Other Christmas markets can be found at Sendlinger Tor, Schwabing (features many artists and also live music), Wittelsbacherplatz (with a Medieval theme), Rotkreuzplatz, Kaiserhof der Residenz (near Odeonsplatz. Very traditional with live music daily), Weißenburger Platz, Rosenkavalierplatz (Bogenhausen; also specializes in artisanal crafts), Stephansplatz has a “Pink Christmas” (gay/lesbian). And of course, the famous ice skating rink in Karlsplatz.
Last but certainly not least: don’t forget the Winter Tollwood festival on the Theresienwiese (yes, where Oktoberfest is held) which showcases organic ethnic food specialties, live shows, concerts and other unique treats!
- If you are already in Munich, then it’s worth a stop in nearby Augsburg. Not only is the city charming, but there is a lovely Christmas market in front of the Rathaus (town hall) which is an impressive and historically significant renaissance building whose windows showcase an “angelic” display every Friday, Saturday and Sunday night at 6pm. It’s worth a stop for some Bavarian specialties while watching the angels!
- About an hour outside of Munich you will find some famous tourist traps such as the Neuschwanstein castle, and other romantic road stops, and notorious towns such as Garmisch Partenkirchen or Oberammergau, which is home to the legendary Passion Play. While these towns are definitely worth a stop to admire the woodwork, and handpainted houses, you may want to drive a few kilometers further to see the small Christmas market in Ettal which is most famous for its stunning rococo monastery adorned with a marble Madonna which came from Rome in 1330. In addition, the Monastery distills its own herbal liquor and local cheeses are available too. (Note that the market is only open on 2 weekends during December)
- Nuremberg is host to one of the most charming markets in Germany, which is opened every year (and this year on the 29th of November at 17.30) by the Christkind (Christ Child) herself, in the main market square. Between the 3rd and 20th of December, children can visit the Christkind (with the exception of Saturday thru Monday). The 13th of December sees a traditional and heart-warming children’s’ lantern parade which starts at the Christmas Market and ends at the Castle. Specialities in Nürnberg, are the Nürnberger Bratwurst (sausage) and the Nürnberger Lebkuchen (gingerbread) which are true signs for the advent season, and really not to be missed. Punch and mulled wine are traditional Christmas markets drinks, but in Nuremberg, you will find the biggest Feuerzangenbowle in Germany which contains a glorious 9,000 liters of red wine punch! Make sure to check the market’s website for a calendar of events listing the many live advents music concerts, which are truly enjoyable.
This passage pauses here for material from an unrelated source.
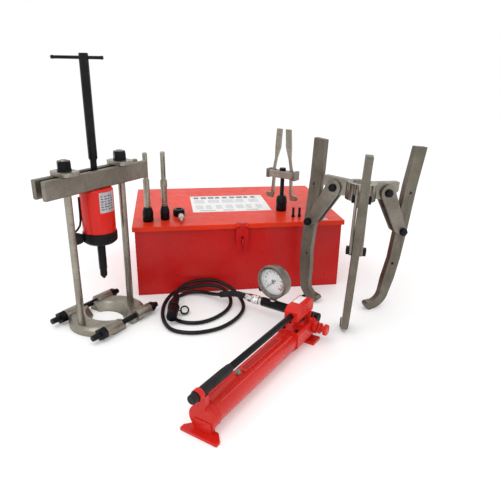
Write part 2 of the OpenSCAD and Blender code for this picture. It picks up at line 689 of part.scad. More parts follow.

- Cologne is one of Germany’s largest cities, and in my personal opinion the best. Perhaps I am biased since I was born here, but Cologne has an energy to it. People are open, energetic, amusing and quite laid back for German standards. Life in Cologne is generally enjoyed with a vitality that is incomparable to other German cities; (something that can be witnessed every February for “Karneval”) and the city is rich in culture and history. The busiest market takes place in front and alongside the imposing Kölner Dom cathedral. Other markets can be found along the Harbour, which is near the chocolate museum (a must stop), in the Stadtgarten (Cologne’s oldest park), am Neumarkt, in Rudolfplatz (Brothers Grimm themed) near to which is also the “Christmas Avenue” (gay/lesbian Christmas market). Cologne also happens to be a fantastic shopping city. Alaaf!
- Aachen is best known for its Dom which is truly a magnificent Cathedral; and also the burial place of Charlemagne. The Cathedral’s treasury houses Charlemagne’s bones, clothes used by John the Baptist, a loincloth that is said to have belonged to Jesus Christ, and pieces of Mary’s cloak. Religious or not, the cathedral and its treasury are certainly something to be seen and valued. From there, you can visit several Christmas markets scattered around the City. Don’t leave without a good supply of Aachener Printen (type of Gingerbread).
- Goslar is an enchanting little UNESCO world heritage town laced with cobblestone alleyways and traditional German Fachwerkhäusern (timbered houses with slate roofs) and nestled near the Harz mountains. In addition to a festive Christmas Market, there is also a Christmas Forest where you can enjoy a regional specialties in-between 60 lit Christmas trees in a Forest atmosphere. Climb the stairs of the Himmelsleiter for a cozy and festive view over this beautiful little town. The market opens on the 27th of November with a traditional Latern parade for children and their parents at 17h (starting at the Volksbank). The town of Goslar offers a calendar of events which lists opening times and musical performances. In addition to the Christmas market booths, the town of Goslar offers over 200 little stores and an artisanal market in the Großes Heiliges Kreuz building.
- Dresden’s Christmas market is known as the Striezelmarkt and is the oldest in Germany, dating back to the 1400’s. Along with Dresdener Stollen (a famous dry Christmas time bread with dried fruits and marzipan), the market is also famous for hand carved traditional and treasured ornaments from the Erzgebirge region. The Christmas market has caught up to the times and is also known for the world’s biggest nutcracker, as well as the world’s biggest Christmas pyramid (a candle-powered pyramid featuring Christmas scenes, all hand carved out of wood in the Erzgebirge).
- Close to Dresden, on the banks of the Elbe river lies a small city (founded in 929) notorious for its porcelain; Meissen. An advents calendar adorns the Rathaus and the market is opened on the 29th of November this year with a 2 meter long Stollen to sample. The medieval finesse and the rich history and culture of this region, make the Christmas markets in both Dresden and Meissen a very memorable experience.